Phase equilibria in the CuO0.5-SbO1.5-SiO2 system

Phase equilibria information are significant for optimizing recovery of Sb in industrial Cu production. An integrated experimental and thermodynamic modeling investigation of the phase equilibria in the CuO0.5-SbO1.5-SiO2 system has been undertaken to characterize the distribution of Sb between high-Cu slags and matte/metal phase in the Cu processing reactors. New experimental phase equilibria data at 600-1500 degrees C were obtained for this system using high-temperature equilibration of synthetic mixtures with predetermined compositions in sealed silica ampoules or Cu foils, a rapid quenching technique, and electron probe x-ray microanalysis of the equilibrated phase compositions.
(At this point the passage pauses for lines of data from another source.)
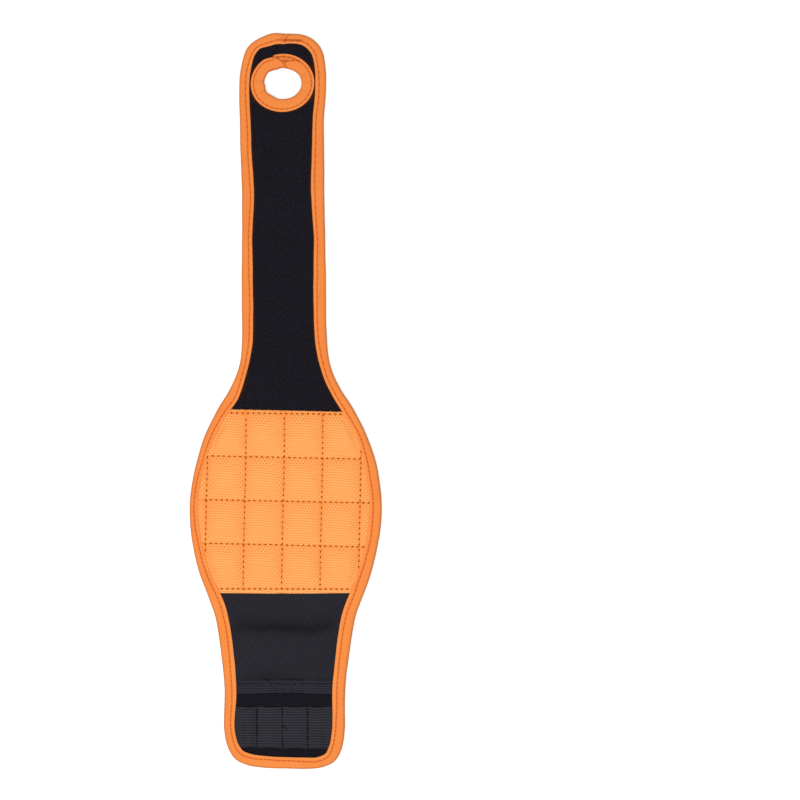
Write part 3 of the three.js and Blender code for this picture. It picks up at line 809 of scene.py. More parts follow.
@dataclass(frozen=True)
class FoldedTape:
    """Section of a tape folded round an edge: two legs that lie on the layers and are drawn in
    along their stitch lines, and a round fold. Depth is measured from the fold."""

    bottom: float = 0.9
    thickness: float = 0.9
    lip: float = 0.38
    lip_round: float = 0.7
    valley: float = 0.36
    valley_width: float = 0.4
    roll: float = 1.7
    sag: float = 0.16
    stations: Row = (
        0, 0.08, 0.2, 0.38, 0.56, 0.7, 0.8, 0.88, 0.94, 1.0, 1.06, 1.12, 1.2, 1.32, 1.5
    )
    body_steps: int = 7
    roll_steps: int = 15

    def drop(self, margin: Array, depth: Array, seam: Array) -> Array:
        """How far a leg's face lies under its full height: a rounded lip at its free edge, a bell
        shaped valley along the stitches and a slight sag towards the fold.

        Args:
            margin: Distance from the leg's free edge.
            depth: Distance from the fold.
            seam: Margin of the stitches.

        Returns:
            The drop, in mm.
        """
        lip = self.lip * (1 - ease(margin, -0.1, self.lip_round))
        valley = self.valley * bell(margin - seam, self.valley_width)
        return lip + valley + self.sag * (1 - ease(depth, self.roll * 0.6, self.roll + 1.6))

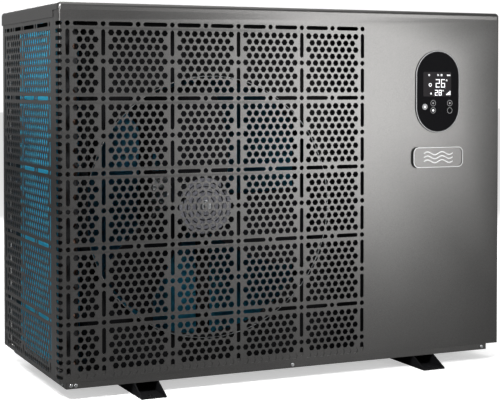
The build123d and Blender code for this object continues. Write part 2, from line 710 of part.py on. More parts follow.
def compressor():
    """The welded rotary compressor on its three-eared plate."""
    with BuildPart() as body:
        post(COMPRESSOR_X, COMPRESSOR_Y, PLATE_Z + PLATE_THICK + 2, COMPRESSOR_TOP, COMPRESSOR_R)
        fillet(body.edges().group_by(Axis.Z)[-1], 28)
        fillet(body.edges().group_by(Axis.Z)[0], 14)
        with BuildSketch(Plane.XY.offset(PLATE_Z)):
            with Locations(*STUDS):
                Circle(16)
            make_hull()
        extrude(amount=PLATE_THICK)
        post(COMPRESSOR_X, COMPRESSOR_Y, PLATE_Z, PLATE_Z + 10, 46)
        for x, y in STUDS:
            post(x, y, PLATE_Z - 1, PLATE_Z + PLATE_THICK + 1, 4.4, mode=Mode.SUBTRACT)
    save(body, "compressor")
    return body.part


def compressor_mounts():
    """Rubber grommets between the pan and the plate, and the bolts with nuts through them."""
    with BuildPart() as grommets:
        for x, y in STUDS:
            post(x, y, BASE_FLOOR, PLATE_Z, 12)
            post(x, y, BASE_FLOOR - 1, PLATE_Z + 1, 4.4, mode=Mode.SUBTRACT)
    save(grommets, "compressor_grommets")
    with BuildPart() as bolts:
        for x, y in STUDS:
            post(x, y, 19, PLATE_Z + PLATE_THICK + 12, 4.0)
            post(x, y, PLATE_Z + PLATE_THICK, PLATE_Z + PLATE_THICK + 1.5, 10)
            with BuildSketch(Plane.XY.offset(PLATE_Z + PLATE_THICK + 1.5), Plane.XY.offset(18)):
                with Locations((x, y)):
                    RegularPolygon(7.5, 6)
            extrude(amount=6)
    save(bolts, "compressor_bolts")


def accumulator():
    """The suction accumulator strapped beside the compressor."""
    low, high = ACCUMULATOR_Z
    with BuildPart() as tank:
        post(ACCUMULATOR_X, ACCUMULATOR_Y, low, high, 27)
        fillet(tank.edges().group_by(Axis.Z)[-1], 14)
        fillet(tank.edges().group_by(Axis.Z)[0], 14)
    save(tank, "suction_accumulator")
    return tank.part


def four_way_valve():
    """The reversing valve: a horizontal body with one pipe stub above and three below."""
    with BuildPart() as valve:
        bar_x(COMPRESSOR_X - 52, COMPRESSOR_X + 52, VALVE_Y, VALVE_Z, 13)
        fillet(valve.edges(), 4)
        post(COMPRESSOR_X, VALVE_Y, VALVE_Z, VALVE_Z + 28, 7)
        for step in (-30, 0, 30):
            post(COMPRESSOR_X + step, VALVE_Y, VALVE_Z - 25, VALVE_Z, 7.5)
        bar_y(COMPRESSOR_X + 20, VALVE_Y - 30, VALVE_Y, VALVE_Z, 5)
        box(COMPRESSOR_X + 6, COMPRESSOR_X + 34, VALVE_Y - 52, VALVE_Y - 26, VALVE_Z - 15, VALVE_Z + 15)
    save(valve, "four_way_valve")
    return valve.part


def expansion_valve():
    """The electronic expansion valve with its stepper coil on top."""
    with BuildPart() as valve:
        post(EXPANSION_X, EXPANSION_Y, 285, 330, 10)
        post(EXPANSION_X, EXPANSION_Y, 330, 366, 21)
        fillet(valve.edges().group_by(Axis.Z)[-1], 5)
        post(EXPANSION_X, EXPANSION_Y, 366, 376, 7)
        bar_y(EXPANSION_X, EXPANSION_Y, EXPANSION_Y + 20, 305, 6)
    save(valve, "expansion_valve")
    return valve.part


def pipe(name, points, radius, bend, trims=(), beside=()):
    """A bent copper pipe along the points, cut back where it meets the pieces in trims.

    The finished pipes in beside share its node as separate solids. A pipe without a name isn't written.
    """
    with BuildPart() as run:
        with BuildLine():
            path = FilletPolyline(*points, radius=bend)
        with BuildSketch(Plane(origin=path @ 0, z_dir=path % 0)):
            Circle(radius)
        sweep()
        for piece in trims:
            add(piece, mode=Mode.SUBTRACT)
        for other in beside:
            add(other)
    if name:
        save(run, name)
    return run.part


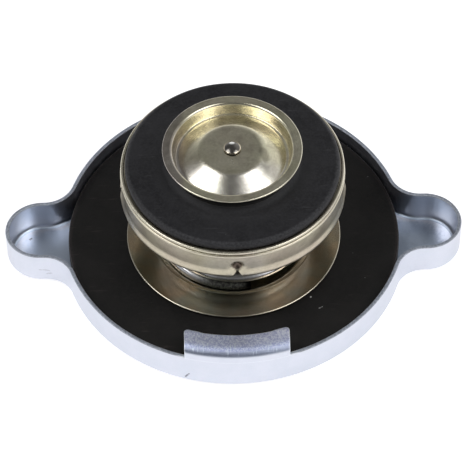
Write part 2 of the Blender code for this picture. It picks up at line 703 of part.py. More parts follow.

Phase equilibria and liquidus isotherms in the cuprite Cu2O, quartz/tridymite/cristobalite SiO2, valentinite Sb2O3, and cervantite Sb2O4 primary phase fields were measured, and the extent of the high-SiO2 2-liquid immiscibility gap in equilibrium with cristobalite was determined. Experimental results were used to fix thermodynamic parameters in the CuO0.5-SbO1.5 binary and the CuO0.5-SbO1.5-SiO2 ternary systems. Moreover, the solubility of Sb in the metal phase (predominantly Cu) was predicted reasonably through the thermodynamic database. The information obtained in this study is important for recycling critical metal Sb with increasing demand in the ceramic and glass applications as well as low-carbon energy production.